The RJD also suffered an embarrassing defeat in Ramgarh, where Prashant Kishor’s prediction of the party “finishing third or fourth” came true. The forecast had caused Sudhakar Singh, son of state RJD president Jagadanand Singh, the MP from Buxar who had won the assembly seat in 2020, to threaten that Jan Suraaj cadres in the constituency will be “beaten up with sticks”.
Singh’s younger brother Ajit finished a distant third after BJP winner Ashok Kumar Singh, a former MLA, and Satish Kumar Singh Yadav who fought on a ticket of the BSP, which has little foothold in Bihar.
Jan Suraaj, though, was hardly a factor in Ramgarh, where its candidate Sushil Kumar Singh polled less than four per cent votes.
The BJP also pulled off a stunning victory in Tarari, which falls under the Arrah Lok Sabha seat, currently represented by CPI(ML)’s Sudama Prasad, who had won the assembly segment for two consecutive terms.
CPI(ML) candidate Raju Yadav lost, by a margin of a little over 10,000 votes, to BJP debutant Vishal Prashant, better known as the son of local strongman Sunil Pandey, who was formerly with the JD(U) and had joined the saffron party a few months ago.

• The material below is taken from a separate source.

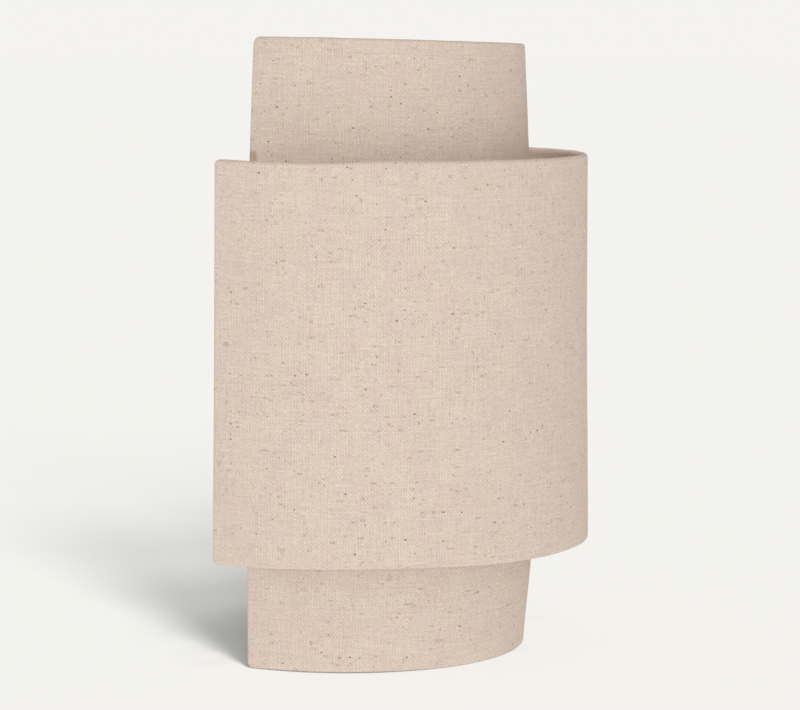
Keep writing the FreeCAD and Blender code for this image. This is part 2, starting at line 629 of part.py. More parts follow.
def earth_tag(seat):
    """Ring tag under the earth screw, bent out to a crimped barrel."""
    out = "(%s + seat_gap)" % seat
    ring = cylinder("tag_disc", "tag_ring/2", "tag_metal", y="-" + out, z=LEG_SCREW_UP, turns=[(RIGHT, "90")])
    hole = cylinder("tag_hole", "screw_shank/2 + seat_gap", "3*tag_metal", y="-%s + tag_metal" % out, z=LEG_SCREW_UP,
                    turns=[(RIGHT, "90")])
    body = new_body("tag_strip")
    foot, knee = "(%s + tag_ring/2 - tag_metal)" % LEG_SCREW_UP, "(%s + tag_ring/2 + tag_neck)" % LEG_SCREW_UP
    barrel_back = "(%s - wire_outer/2 - seat_gap)" % POLE_OUT
    shape = [("-" + out, foot), ("-%s - tag_metal" % out, foot), ("-%s - tag_metal" % out, knee + " - tag_metal"),
             ("-%s" % barrel_back, knee + " - tag_metal"), ("-%s" % barrel_back, knee), ("-" + out, knee)]
    pad(body, outline(body, "YZ", shape), "tag_ring/2", both_ways=True)
    barrel = cylinder("tag_tube", "wire_outer/2 + tag_metal", "tag_barrel", y="-" + POLE_OUT, z=knee + " - tag_metal")
    way = cylinder("tag_way", "wire_outer/2 + seat_gap", "tag_barrel + 2", y="-" + POLE_OUT,
                   z=knee + " - tag_metal - 1")
    keep("earth_tag", without("earth_tag", fused("tag_blank", ring, body, barrel), hole, way))


# ---- lampholder and lamp --------------------------------------------------------------------

def nipple_and_nut():
    way = cylinder("nipple_way", "nipple_bore/2", "nipple_below + nipple_above + 2", y="-lamp_reach",
                   z="-arm_down - nipple_below - 1")
    rod = cylinder("nipple_rod", "nipple_outer/2", "nipple_below + nipple_above", y="-lamp_reach",
                   z="-arm_down - nipple_below")
    keep("nipple", without("nipple", rod, way))
    washer_up = "(-arm_down - arm_thick - seat_gap - washer_thick)"
    body = new_body("lock_washer")
    pad(body, circles(body, "XY", [("0", "0", "washer_outer/2"), ("0", "0", "nipple_outer/2 + seat_gap")]),
        "washer_thick")
    root, past = "washer_outer/2 - tooth_deep", "washer_outer/2 + 1"
    notch = outline(body, "XY", [(root, "-tooth_gap/2"), (past, "-tooth_gap"), (past, "tooth_gap"),
                                 (root, "tooth_gap/2")])
    cut = pocket_through(body, notch)
    teeth = body.newObject("PartDesign::PolarPattern", "washer_pattern")
    teeth.Originals = [cut]
    teeth.Axis = (notch, ["N_Axis"])
    teeth.Angle = 360
    bind(teeth, Occurrences="washer_teeth")
    body.Tip = teeth
    keep("lock_washer", place(body, y="-lamp_reach", z=washer_up))
    nut = bind(document.addObject("Part::Prism", "nut_blank"), Circumradius="nut_across/2/cos(30*1deg)",
               Height="nut_thick")
    nut.Polygon = 6
    place(nut, y="-lamp_reach", z="%s - seat_gap - nut_thick" % washer_up)
    bore = cylinder("nut_bore", "nipple_outer/2 + seat_gap", "nut_thick + 2", y="-lamp_reach",
                    z="%s - seat_gap - nut_thick - 1" % washer_up)
    keep("nipple_nut", without("nipple_nut", nut, bore))


def lampholder():
    outer, bore = "holder_outer/2", "(holder_outer/2 - holder_wall)"
    entry, ledge = "(nipple_outer/2 + seat_gap)", "(holder_outer/2 - 2*holder_wall)"
    keep("holder_dome", lathe("holder_dome", [
        (entry, "0"), (outer + " - dome_round", "0"), (outer + " - dome_round/3", "dome_round/3"),
        (outer, "dome_round"), (outer, "dome_tall"), (bore, "dome_tall"), (bore, "insert_level"),
        (ledge, "insert_level"), (ledge, "dome_round"), (ledge + " - dome_round/2", "holder_wall"),
        ("dome_boss/2", "holder_wall"), ("dome_boss/2", "nipple_above + 1"), (entry, "nipple_above + 1")]))
    insert = lathe("insert_disc", [
        ("2", "insert_level"), (bore + " - seat_gap", "insert_level"),
        (bore + " - seat_gap", "insert_level + insert_thick"), ("2", "insert_level + insert_thick")])
    ways = [cylinder("insert_way_%d" % side, "wire_outer/2 + seat_gap", "insert_thick - 2",
                     x="%d*insert_way_out" % side,
                     y="-lamp_reach", z="-arm_down + insert_level - 1") for side in (-1, 1)]
    keep("holder_insert", without("holder_insert", insert, *ways))
    metal_out = "(thread_crest/2 + running + shell_metal)"
    spigot, top = "(dome_tall - spigot_tall)", "(dome_tall + sleeve_tall)"
    keep("holder_sleeve", lathe("holder_sleeve", [
        (metal_out + " + seat_gap", spigot + " + seat_gap"), (bore + " - seat_gap", spigot + " + seat_gap"),
        (bore + " - seat_gap", "dome_tall + seat_gap"), (outer, "dome_tall + seat_gap"), (outer, top + " - sleeve_lip"),
        (outer + " - sleeve_lip", top), (metal_out + " + seat_gap", top)]))
    low = "(insert_level + insert_thick + seat_gap)"
    crest = "(thread_crest/2 + running)"
    count = int(number("thread_turns"))
    waves = []
    for index in range(2 * count + 1):
        depth = "0" if index % 2 else "thread_depth"
        waves.append(("%s - %s" % (crest, depth), "%s + 1 + %d*thread_pitch/2" % (CAP_UP, index)))
    top_up = "(dome_tall + sleeve_tall - 2)"
    inside = [(crest, low), (crest, CAP_UP)] + waves + [(crest, top_up)]
    outside = [(metal_out, top_up)]
    outside += [("%s + shell_metal" % r, up) for r, up in reversed(waves)]
    outside += [(metal_out, CAP_UP), (metal_out, low)]
    keep("threaded_shell", lathe("threaded_shell", inside + outside))
    contacts(low)
    lamp(waves)


def contacts(low):
    """The sprung strip under the lamp's tip and the strip that feeds the shell."""
    tip_under = "(tip_level - running)"
    body = new_body("centre_strip")
    metal = "contact_metal"
    bend, end = "-(strip_pad + strip_rise)", "-(strip_pad + strip_rise + strip_foot)"
    base = [(end, low), (end, "%s + %s" % (low, metal)), (bend, "%s + %s" % (low, metal)),
            ("-strip_pad", tip_under), ("strip_pad", tip_under), ("strip_pad", "%s - %s" % (tip_under, metal)),
            ("-strip_pad + %s" % metal, "%s - %s" % (tip_under, metal)), ("%s + %s" % (bend, metal), low)]
    pad(body, outline(body, "XZ", [(x, "%s - arm_down" % up) for x, up in base]), "contact_wide", both_ways=True)
    keep("centre_contact", place(body, y="-lamp_reach"))
    edge = "(thread_crest/2 + running - 3*seat_gap)"
    body = new_body("side_strip")
    tall, foot = low + " + side_strip_tall", edge + " - side_strip_foot"
    base = [(edge, low), (edge, tall), ("%s - %s" % (edge, metal), tall),
            ("%s - %s" % (edge, metal), "%s + %s" % (low, metal)), (foot, "%s + %s" % (low, metal)), (foot, low)]
    pad(body, outline(body, "XZ", [(x, "%s - arm_down" % up) for x, up in base]), "contact_wide/2", both_ways=True)
    keep("side_contact", place(body, y="-lamp_reach"))


def lamp(waves):
    """A screw-in lamp: tip, insulator, threaded cap, housing and diffuser."""
    insulator_low = "(tip_level + tip_tall)"
    keep("bulb_tip", lathe("bulb_tip", [
        ("0", "tip_level"), ("tip_wide/2 - tip_bevel", "tip_level"), ("tip_wide/2", "tip_level + tip_bevel"),
        ("tip_wide/2", insulator_low), ("0", insulator_low)]))
    crest, root = "thread_crest/2", "(thread_crest/2 - thread_depth)"
    cap_top = "(%s + thread_turns*thread_pitch + cap_neck)" % CAP_UP
    cap_low = "(%s + seat_gap + insulator_tall)" % insulator_low
    keep("bulb_insulator", lathe("bulb_insulator", [
        ("0", insulator_low + " + seat_gap"), ("tip_wide/2", insulator_low + " + seat_gap"),
        (root + " - cap_metal - 0.4", cap_low), ("0", cap_low)]))
    turns = [("%s - running" % r, up) for r, up in waves]
    inside = "(%s - cap_metal)" % root
    keep("bulb_cap", lathe("bulb_cap", [
        (inside, cap_low + " + seat_gap"), (root, cap_low + " + seat_gap")] + turns[2:] + [
        (root, cap_top), (inside, cap_top)]))
    housing_low, housing_top = "(%s + seat_gap)" % cap_top, "(%s + seat_gap + housing_tall)" % cap_top
    keep("bulb_housing", lathe("bulb_housing", [
        ("0", housing_low), ("housing_foot", housing_low),
        ("housing_foot + housing_edge/3", housing_low + " + housing_edge"),
        ("(housing_foot + housing_top)/2", housing_low + " + housing_tall/2"), ("housing_top", housing_top),
        ("0", housing_top)]))
    diffuser("bulb_diffuser", housing_top)


def diffuser(name, housing_top):
    """A round cap with one wall thickness, a ball cut off flat where it meets the housing."""
    level = "(%s + diffuser_sunk - arm_down)" % housing_top
    ball = place(bind(document.addObject("Part::Sphere", "diffuser_ball"), Radius="diffuser_radius"),
                 y="-lamp_reach", z=level)
    hollow = place(bind(document.addObject("Part::Sphere", "diffuser_hollow"),
                        Radius="diffuser_radius - diffuser_wall"), y="-lamp_reach", z=level)
    low = box("diffuser_cut", "4*diffuser_radius", "4*diffuser_radius", "2*diffuser_radius",
              x="-2*diffuser_radius", y="-lamp_reach - 2*diffuser_radius",
              z="%s + seat_gap - arm_down - 2*diffuser_radius" % housing_top)
    return keep(name, without(name, ball, hollow, low))


# ---- wires ----------------------------------------------------------------------------------

def wire(name, points):
    """Straight runs through the points, joined by arcs as large as the runs allow."""
    path = [FreeCAD.Vector(*[number(part) for part in point]) for point in points]
    edges, start, radii = [], path[0], []
    for before, corner, after in zip(path, path[1:], path[2:]):
        arrive, leave = (corner - before), (after - corner)
        turn = arrive.getAngle(leave)
        cut = 0.45 * min(arrive.Length, leave.Length)
        radii.append(cut / math.tan(turn / 2))
        first = corner - FreeCAD.Vector(arrive).normalize() * cut
        last = corner + FreeCAD.Vector(leave).normalize() * cut
        bisector = (FreeCAD.Vector(leave).normalize() - FreeCAD.Vector(arrive).normalize()).normalize()
        middle = corner + bisector * (radii[-1] / math.cos(turn / 2) - radii[-1])
        edges += [Part.LineSegment(start, first).toShape(), Part.Arc(first, middle, last).toShape()]
        start = last
    edges.append(Part.LineSegment(start, path[-1]).toShape())
    spine = Part.Wire(edges)
    section = Part.Wire(Part.Circle(path[0], path[1] - path[0], number("wire_outer/2")).toShape())
    piece = document.addObject("Part::Feature", name)
    piece.Shape = spine.makePipeShell([section], True, False)
    print("%s: %.0f mm long, arcs of %s mm, volume %.2f of %.2f"
          % (name, spine.Length, [round(radius, 1) for radius in radii], piece.Shape.Volume,
             spine.Length * math.pi * number("wire_outer/2") ** 2))
    return keep(name, piece)


def wires():
    """Two wires from the lampholder to the block and one from the block to the earth tag."""
    for name, side in (("live_wire", -1), ("neutral_wire", 1)):
        across, beside = "%d*insert_way_out" % side, "%d*(wire_outer/2 + 0.7)" % side
        pole = "%d*block_pitch" % side
        wire(name, [
            (across, "-lamp_reach", "-arm_down + insert_level + 5"),
            (across, "-lamp_reach", "-arm_down + insert_level - 4"),
            (beside, "-lamp_reach", "-arm_down + nipple_above + 3"),
            (beside, "-lamp_reach", "-arm_down - nipple_below - 8"),
            ("%d*5" % side, "-lamp_reach + 14", "-arm_down - nipple_below - 20"),
            ("%d*10" % side, "-%s - 14" % POLE_OUT, "-arm_down - nipple_below - 20"),
            (pole, "-%s - 1" % POLE_OUT, "-arm_down - 13"),
            (pole, "-" + POLE_OUT, BLOCK_LOW + " - 9"),
            (pole, "-" + POLE_OUT, BLOCK_LOW + " + pole_sunk - 2*seat_gap")])
    wire("earth_wire", [("0", "-" + POLE_OUT, BLOCK_LOW + " + pole_sunk - 2*seat_gap"),
                        ("0", "-" + POLE_OUT, "%s + tag_ring/2 + tag_neck - tag_metal" % LEG_SCREW_UP)])


# ---- the whole light ------------------------------------------------------------------------

def block_fixings():
    """Two screws through the block between its poles."""
    pair = [screw("block_screw_%d" % index, "%d*block_pitch/2" % index, "plate_thick + block_deep/2",
                  BLOCK_SCREW_UP) for index in (-1, 1)]
    keep("block_screws", together("block_screws", *pair))


def check_and_write():
    """Stop if anything failed, then write one file per node."""
    document.recompute()
    for thing in document.Objects:
        if "Invalid" in thing.State or "Error" in thing.State:
            raise ValueError("%s failed: %s" % (thing.Label, thing.State))
    os.makedirs("parts", exist_ok=True)
    for node in nodes:
        if node.Shape.isNull() or not node.Shape.isValid() or not node.Shape.Solids:
            raise ValueError(node.Label + " has no valid solid")
        print("%-18s %d solids, %.1f mm3" % (node.Label, len(node.Shape.Solids), node.Shape.Volume))
        node.Shape.exportStep("parts/%s.step" % node.Label)
    print("%d nodes" % len(nodes))


shade()
wall_plate()
cable_grommet()
terminal_block()
block_fixings()
terminal_cover()
bracket_seat = lamp_bracket()
earth_tag(bracket_seat)
nipple_and_nut()
lampholder()
wires()
check_and_write()
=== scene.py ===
"""Half-round two-tier linen wall light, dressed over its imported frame.

X runs to the right along the wall, Y into the wall and Z up. Sizes in the classes are in millimetres
and noise scales in cells to the metre, unless a class says otherwise.
"""
import logging
import math
import random
from dataclasses import dataclass, field
from enum import Enum
from typing import Any, Iterable, NamedTuple, Sequence, Union

import bpy
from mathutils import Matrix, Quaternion, Vector, noise

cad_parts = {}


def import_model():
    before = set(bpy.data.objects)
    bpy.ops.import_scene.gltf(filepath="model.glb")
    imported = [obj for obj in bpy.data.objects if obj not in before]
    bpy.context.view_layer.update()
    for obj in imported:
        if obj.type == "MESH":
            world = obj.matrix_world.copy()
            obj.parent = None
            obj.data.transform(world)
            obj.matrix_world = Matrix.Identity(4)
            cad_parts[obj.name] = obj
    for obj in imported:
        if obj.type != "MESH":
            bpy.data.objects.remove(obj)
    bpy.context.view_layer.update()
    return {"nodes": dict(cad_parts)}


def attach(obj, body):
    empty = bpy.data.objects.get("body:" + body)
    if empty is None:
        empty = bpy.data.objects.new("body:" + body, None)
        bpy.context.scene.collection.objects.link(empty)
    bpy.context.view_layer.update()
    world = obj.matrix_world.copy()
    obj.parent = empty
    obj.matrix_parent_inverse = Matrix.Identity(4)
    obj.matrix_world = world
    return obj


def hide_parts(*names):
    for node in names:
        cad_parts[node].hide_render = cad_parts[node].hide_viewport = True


MM = 0.001
PER_METRE = 1 / MM
CLOTH_MAP = "cloth"
LOG = logging.getLogger("wall_light")
Number = Union[int, float]
Colour = tuple[float, float, float]
Line = tuple[tuple[float, float], ...]
Socket = bpy.types.NodeSocket
Piece = bpy.types.Object


class Body(Enum):
    """The parts that move as one."""

    FIXTURE = "fixture"
    SHADE = "shade"
    BULB = "bulb"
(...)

Jan Suraaj had initially announced that it was fielding a former Vice Chief of the Army in Tarari but later disclosed that he could not contest because of technical reasons. Its candidate Kiran Singh got less than four per cent votes.
The most respectable performance from Jan Suraaj came in the reserved Imamganj seat where its candidate Jitendra Paswan stood third, polling well over 20 per cent votes.
The seat, however, went to Deepa Kumari, daughter-in-law of Union minister Jitan Ram Manjhi, who defeated RJD’s Raushan Kumar by a slender margin of less than 6,000 votes.
Manjhi, who heads the Hindustani Awam Morcha, vacated Imamganj earlier this year upon getting elected to Lok Sabha from Gaya.
With the exception of Ashok Singh in Ramgarh, the winners in all the seats shall be making their debut in the state assembly.